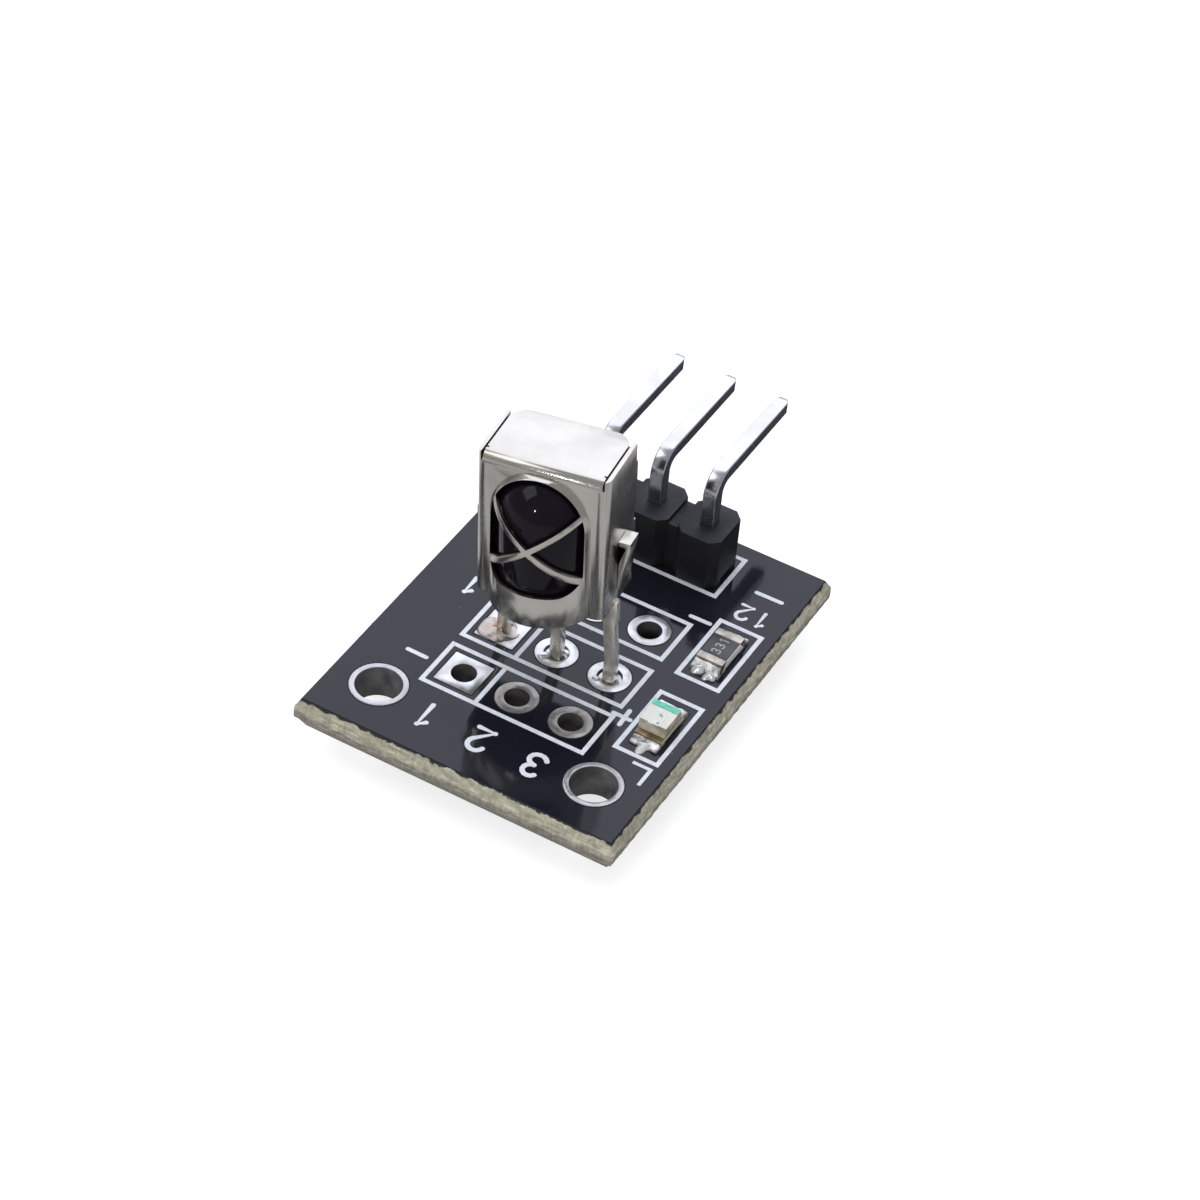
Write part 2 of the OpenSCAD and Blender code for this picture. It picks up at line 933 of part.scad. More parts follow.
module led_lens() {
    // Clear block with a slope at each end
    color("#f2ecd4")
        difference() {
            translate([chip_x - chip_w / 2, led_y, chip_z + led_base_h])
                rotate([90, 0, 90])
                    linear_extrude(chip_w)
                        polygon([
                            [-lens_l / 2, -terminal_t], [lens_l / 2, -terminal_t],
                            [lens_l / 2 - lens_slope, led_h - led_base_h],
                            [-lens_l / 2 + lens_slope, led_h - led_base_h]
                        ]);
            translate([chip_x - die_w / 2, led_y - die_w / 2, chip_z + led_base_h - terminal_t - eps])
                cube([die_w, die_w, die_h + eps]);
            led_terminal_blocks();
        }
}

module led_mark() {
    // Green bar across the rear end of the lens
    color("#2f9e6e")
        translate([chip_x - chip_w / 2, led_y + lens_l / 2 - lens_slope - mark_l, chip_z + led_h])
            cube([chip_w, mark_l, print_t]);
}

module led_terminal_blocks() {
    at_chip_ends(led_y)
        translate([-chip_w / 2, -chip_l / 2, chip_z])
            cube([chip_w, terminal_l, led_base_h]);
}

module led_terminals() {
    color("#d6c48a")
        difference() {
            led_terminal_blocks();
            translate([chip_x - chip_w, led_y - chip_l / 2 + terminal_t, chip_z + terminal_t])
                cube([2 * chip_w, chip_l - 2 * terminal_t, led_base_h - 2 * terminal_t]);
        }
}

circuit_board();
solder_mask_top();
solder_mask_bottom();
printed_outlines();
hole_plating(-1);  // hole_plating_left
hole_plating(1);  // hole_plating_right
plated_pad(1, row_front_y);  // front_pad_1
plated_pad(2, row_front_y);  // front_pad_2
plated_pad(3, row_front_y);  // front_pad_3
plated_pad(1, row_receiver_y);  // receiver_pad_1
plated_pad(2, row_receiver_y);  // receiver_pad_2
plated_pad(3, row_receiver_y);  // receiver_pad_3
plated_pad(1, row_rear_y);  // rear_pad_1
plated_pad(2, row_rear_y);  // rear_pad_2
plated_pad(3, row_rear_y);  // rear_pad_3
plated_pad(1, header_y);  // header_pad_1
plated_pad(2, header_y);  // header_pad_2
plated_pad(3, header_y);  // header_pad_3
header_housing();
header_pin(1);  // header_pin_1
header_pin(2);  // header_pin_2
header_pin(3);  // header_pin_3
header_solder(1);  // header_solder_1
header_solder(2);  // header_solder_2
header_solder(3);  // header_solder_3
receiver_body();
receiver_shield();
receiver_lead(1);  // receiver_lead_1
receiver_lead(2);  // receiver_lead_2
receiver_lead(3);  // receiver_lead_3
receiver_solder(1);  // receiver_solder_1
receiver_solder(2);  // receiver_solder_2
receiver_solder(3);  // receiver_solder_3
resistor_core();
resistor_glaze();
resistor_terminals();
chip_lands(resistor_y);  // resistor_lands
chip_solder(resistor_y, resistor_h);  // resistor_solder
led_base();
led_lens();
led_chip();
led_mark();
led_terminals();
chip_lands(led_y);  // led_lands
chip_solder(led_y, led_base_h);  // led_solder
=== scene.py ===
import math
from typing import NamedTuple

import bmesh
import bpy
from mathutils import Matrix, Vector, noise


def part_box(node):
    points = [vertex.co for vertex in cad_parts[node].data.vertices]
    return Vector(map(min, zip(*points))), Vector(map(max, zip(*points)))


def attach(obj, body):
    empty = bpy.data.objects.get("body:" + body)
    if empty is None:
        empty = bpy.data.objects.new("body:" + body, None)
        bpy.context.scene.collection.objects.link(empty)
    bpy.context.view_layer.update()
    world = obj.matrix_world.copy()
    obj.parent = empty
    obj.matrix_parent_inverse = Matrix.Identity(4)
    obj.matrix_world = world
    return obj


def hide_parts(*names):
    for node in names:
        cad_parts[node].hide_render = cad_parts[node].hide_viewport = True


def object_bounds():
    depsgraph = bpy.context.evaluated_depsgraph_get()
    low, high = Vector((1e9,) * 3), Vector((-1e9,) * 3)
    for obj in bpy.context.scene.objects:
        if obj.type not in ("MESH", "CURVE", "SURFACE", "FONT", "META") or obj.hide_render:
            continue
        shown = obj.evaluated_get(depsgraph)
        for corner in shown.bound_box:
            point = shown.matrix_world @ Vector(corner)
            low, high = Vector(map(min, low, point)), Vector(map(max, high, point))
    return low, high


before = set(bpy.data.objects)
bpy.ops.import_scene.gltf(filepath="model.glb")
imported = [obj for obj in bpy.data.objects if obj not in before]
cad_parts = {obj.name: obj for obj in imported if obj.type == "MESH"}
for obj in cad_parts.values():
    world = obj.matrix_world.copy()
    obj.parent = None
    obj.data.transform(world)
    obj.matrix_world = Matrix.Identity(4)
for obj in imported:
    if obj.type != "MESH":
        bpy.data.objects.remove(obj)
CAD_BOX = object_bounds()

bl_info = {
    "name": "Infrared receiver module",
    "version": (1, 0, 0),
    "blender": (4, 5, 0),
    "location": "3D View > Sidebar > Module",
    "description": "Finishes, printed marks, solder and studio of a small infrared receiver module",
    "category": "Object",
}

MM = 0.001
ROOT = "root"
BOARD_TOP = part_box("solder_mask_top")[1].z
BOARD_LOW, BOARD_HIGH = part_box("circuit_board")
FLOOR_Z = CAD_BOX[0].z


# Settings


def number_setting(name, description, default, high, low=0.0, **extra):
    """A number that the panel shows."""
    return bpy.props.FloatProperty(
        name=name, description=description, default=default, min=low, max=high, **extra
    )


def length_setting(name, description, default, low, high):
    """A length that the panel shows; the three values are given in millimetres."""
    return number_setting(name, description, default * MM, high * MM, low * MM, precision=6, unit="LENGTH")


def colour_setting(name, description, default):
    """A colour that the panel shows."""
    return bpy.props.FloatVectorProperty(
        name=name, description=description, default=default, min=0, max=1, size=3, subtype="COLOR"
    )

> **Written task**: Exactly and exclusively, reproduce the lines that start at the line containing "resistor_core();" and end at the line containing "zip(*points))), Vector(map(max, zip(*points)))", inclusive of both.

> **Answer in full**:
resistor_core();
resistor_glaze();
resistor_terminals();
chip_lands(resistor_y);  // resistor_lands
chip_solder(resistor_y, resistor_h);  // resistor_solder
led_base();
led_lens();
led_chip();
led_mark();
led_terminals();
chip_lands(led_y);  // led_lands
chip_solder(led_y, led_base_h);  // led_solder
=== scene.py ===
import math
from typing import NamedTuple

import bmesh
import bpy
from mathutils import Matrix, Vector, noise


def part_box(node):
    points = [vertex.co for vertex in cad_parts[node].data.vertices]
    return Vector(map(min, zip(*points))), Vector(map(max, zip(*points)))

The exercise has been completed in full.